La norma sulla presenza delle associazioni anti-abortiste nei consultori? «Non ha alcun legame con il Pnrr». La doccia fredda per la maggioranza di governo arriva a metà mattina, al tradizionale punto stampa della Commissione Ue: interpellata a proposito dell’emendamento di FdI per inserire nel decreto legge sul Pnrr la possibilità per Regioni e consultori «di avvalersi, senza nuovi o maggiori oneri a carico della finanza pubblica, anche del coinvolgimento di soggetti del terzo settore che abbiano una qualificata esperienza nel sostegno alla maternità», la portavoce dell’esecutivo di Bruxelles che si occupa di affari economici, Veerle Nuyts, ha precisato che la misura non è una di quelle inserite nel Recovery Plan italiano e sulla cui esecuzione l’Italia deve dare conto all’Europa.
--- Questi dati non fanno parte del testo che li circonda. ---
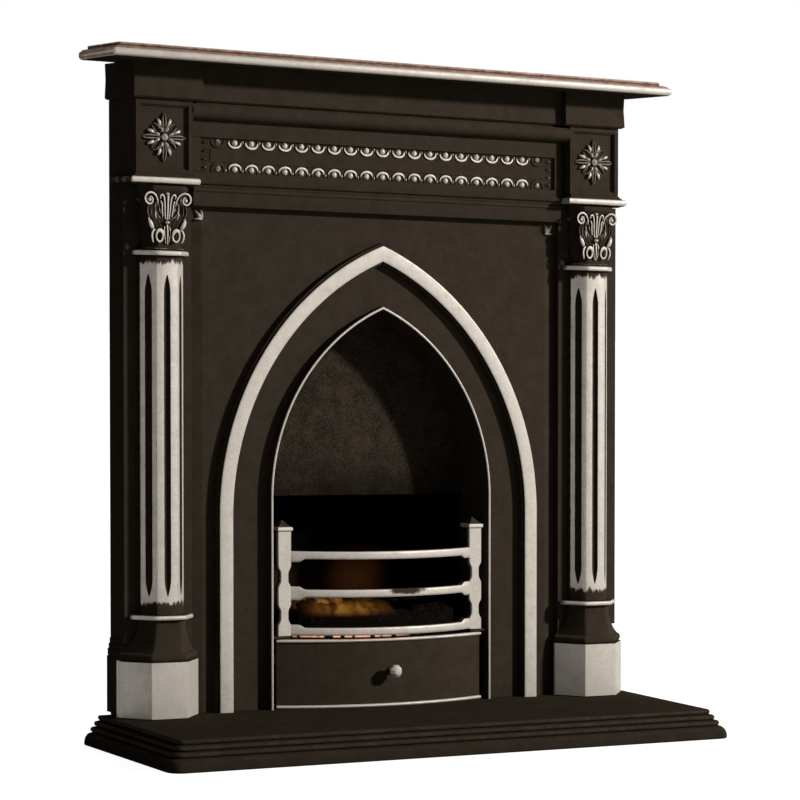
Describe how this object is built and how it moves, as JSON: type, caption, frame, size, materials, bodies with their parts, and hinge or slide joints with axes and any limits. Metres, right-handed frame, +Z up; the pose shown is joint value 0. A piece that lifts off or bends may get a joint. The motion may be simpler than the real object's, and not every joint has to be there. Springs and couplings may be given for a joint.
{
  "type": "combination fireplace",
  "caption": "Cast iron mantel and arched grate in one: fluted octagonal columns, gothic arch, bowed fire bars, ash drawer and reeded hearth.",
  "frame": {"origin": "middle of the whole piece at floor level, halfway between the hearth's front edge and the back of the firebox", "axes": "+X to the right seen from the front, -Y towards the room, +Z up"},
  "size_m": [1.164, 0.5806, 1.219],
  "materials": {
    "black_iron": "matt blackened, with a faint warm sheen",
    "highlight_iron": "hand polished highlight, satin",
    "mottled_iron": "rough, sooty and speckled",
    "firebrick": "sooty fireclay",
    "fuel": "coals, glowing between the lumps",
    "steel": "dull mild steel"
  },
  "bodies": {
    "surround": {"hearth": "black_iron", "right_side_plate": "black_iron", "left_side_plate": "black_iron", "right_wall_screw_1": "steel", "left_wall_screw_1": "steel", "right_wall_screw_2": "steel", "left_wall_screw_2": "steel", "right_plinth": "highlight_iron", "left_plinth": "highlight_iron", "right_column_base": "black_iron", "left_column_base": "black_iron", "right_lower_ring": "highlight_iron", "left_lower_ring": "highlight_iron", "right_upper_ring": "highlight_iron", "left_upper_ring": "highlight_iron", "right_column_shaft": "highlight_iron", "left_column_shaft": "highlight_iron", "right_capital": "black_iron", "left_capital": "black_iron", "right_abacus": "highlight_iron", "left_abacus": "highlight_iron", "right_corner_block": "black_iron", "left_corner_block": "black_iron", "right_rosette": "highlight_iron", "left_rosette": "highlight_iron", "front_panel": "black_iron", "arch_plate": "black_iron", "arch_band": "highlight_iron", "arch_bead": "highlight_iron", "arch_reveal": "black_iron", "right_corner_stop": "highlight_iron", "left_corner_stop": "highlight_iron", "frieze_panel": "black_iron", "egg_dart_border": "highlight_iron", "roll_moulding": "black_iron", "bed_fascia": "black_iron", "mantel_shelf": "highlight_iron", "smoke_plate": "mottled_iron", "right_fire_cheek": "firebrick", "left_fire_cheek": "firebrick", "fireback": "firebrick", "back_hearth": "firebrick", "smoke_hood": "black_iron"},
    "ash_drawer": {"ash_cover": "black_iron", "cover_bottom_bead": "highlight_iron", "cover_top_bead": "highlight_iron", "ash_pan": "steel", "ash_knob": "highlight_iron", "knob_nut": "steel"},
    "fire_bars": {"front_bars": "highlight_iron", "left_post_cap": "highlight_iron", "right_post_cap": "highlight_iron"},
    "fire_grate": {"bottom_grate": "black_iron", "fuel_bed": "fuel"},
    "damper": {"damper_plate": "black_iron", "damper_spindle": "steel"}
  },
  "joints": [
    {"name": "ash_drawer_slide", "type": "slide", "parent": "surround", "child": "ash_drawer", "axis": [0, -1, 0], "range_m": [0, 0.22]},
    {"name": "fire_bars_lift", "type": "slide", "parent": "surround", "child": "fire_bars", "axis": [0, 0, 1], "range_m": [0, 0.05]},
    {"name": "fire_grate_lift", "type": "slide", "parent": "surround", "child": "fire_grate", "axis": [0, 0, 1], "range_m": [0, 0.04]},
    {"name": "damper_turn", "type": "hinge", "parent": "surround", "child": "damper", "pos_m": [0, 0.1875, 0.7353], "axis": [1, 0, 0], "range_deg": [0, 90]}
  ]
}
Tutt’altro.
Certo, ha precisato poi, il decreto Pnrr in discussione in Parlamento «contiene anche misure relative alla struttura di governance del Piano nazionale di ripresa e resilienza, ma presenta pure altri profili che non hanno alcun collegamento con il Recovery Plan come, in particolare, la disposizione sull’aborto». In nessuno dei suoi obiettivi intermedi e finali (il cui raggiungimento “sblocca” il pagamento dei fondi del Piano) il Pnrr italiano prevede misure a tema di interruzione volontaria di gravidanza.
IL DIBATTITO ITALIANO
E il distinguo brussellese infiamma la polemica italiana, all’indomani della bocciatura di un ordine del giorno del Pd sulla questione, con l’astensione di 15 leghisti e un azzurro. «Pnrr e aborto non hanno nulla a che fare e ora ci rimprovera anche l'Europa», ha commentato la capogruppo del Pd alla Camera Chiara Braga, convinta che «non si può permettere accesso nei consultori ad associazioni contrarie al diritto fondamentale delle donne di decidere del loro corpo»: «È stata una forzatura ideologica e preoccupante che ci riporta indietro nel tempo e nelle conquiste.
Appena una settimana fa, la plenaria del Parlamento europeo aveva approvato una risoluzione dall’alto valore simbolico, ma non vincolante per i 27 Stati Ue, proprio sul tema dell’accesso all’interruzione volontaria di gravidanza, proponendo di inserire, nell’articolo 3 della Carta dei diritti fondamentali dell’Ue, sull’esempio di quanto fatto da poco dalla Francia in Costituzione, una nuova parte relativa proprio all’aborto: «Ognuno ha il diritto all’autonomia decisionale sul proprio corpo, all’accesso libero, informato, completo e universale alla salute sessuale e riproduttiva e ai relativi servizi sanitari senza discriminazioni, compreso l'accesso all'aborto sicuro e legale». L’Italia, allora, era finita nel mirino dell’Eurocamera: il testo chiede, infatti, non solo che i governi Ue depenalizzino completamente l’aborto secondo le linee guida dell’Organizzazione mondiale della sanità (a Malta e in Polonia, ad esempio, è ancora vietato o fortemente limitato), ma pure che rimuovano gli ostacoli esistenti al suo esercizio, come la presenza di gran parte di medici obiettori di coscienza «che rende estremamente difficile, di fatto» l’interruzione volontaria di gravidanza in alcune regioni italiane. Nella risoluzione approvata a larga maggioranza dall’Eurocamera (a favore un ampio fronte di socialisti, liberali, sinistra, verdi, insieme a una quarantina di popolari), anche una netta presa di posizione: serve uno stop all’erogazione di fondi Ue nelle casse «delle organizzazioni no-gender e contro i diritti delle donne in materia di salute sessuale e riproduttiva».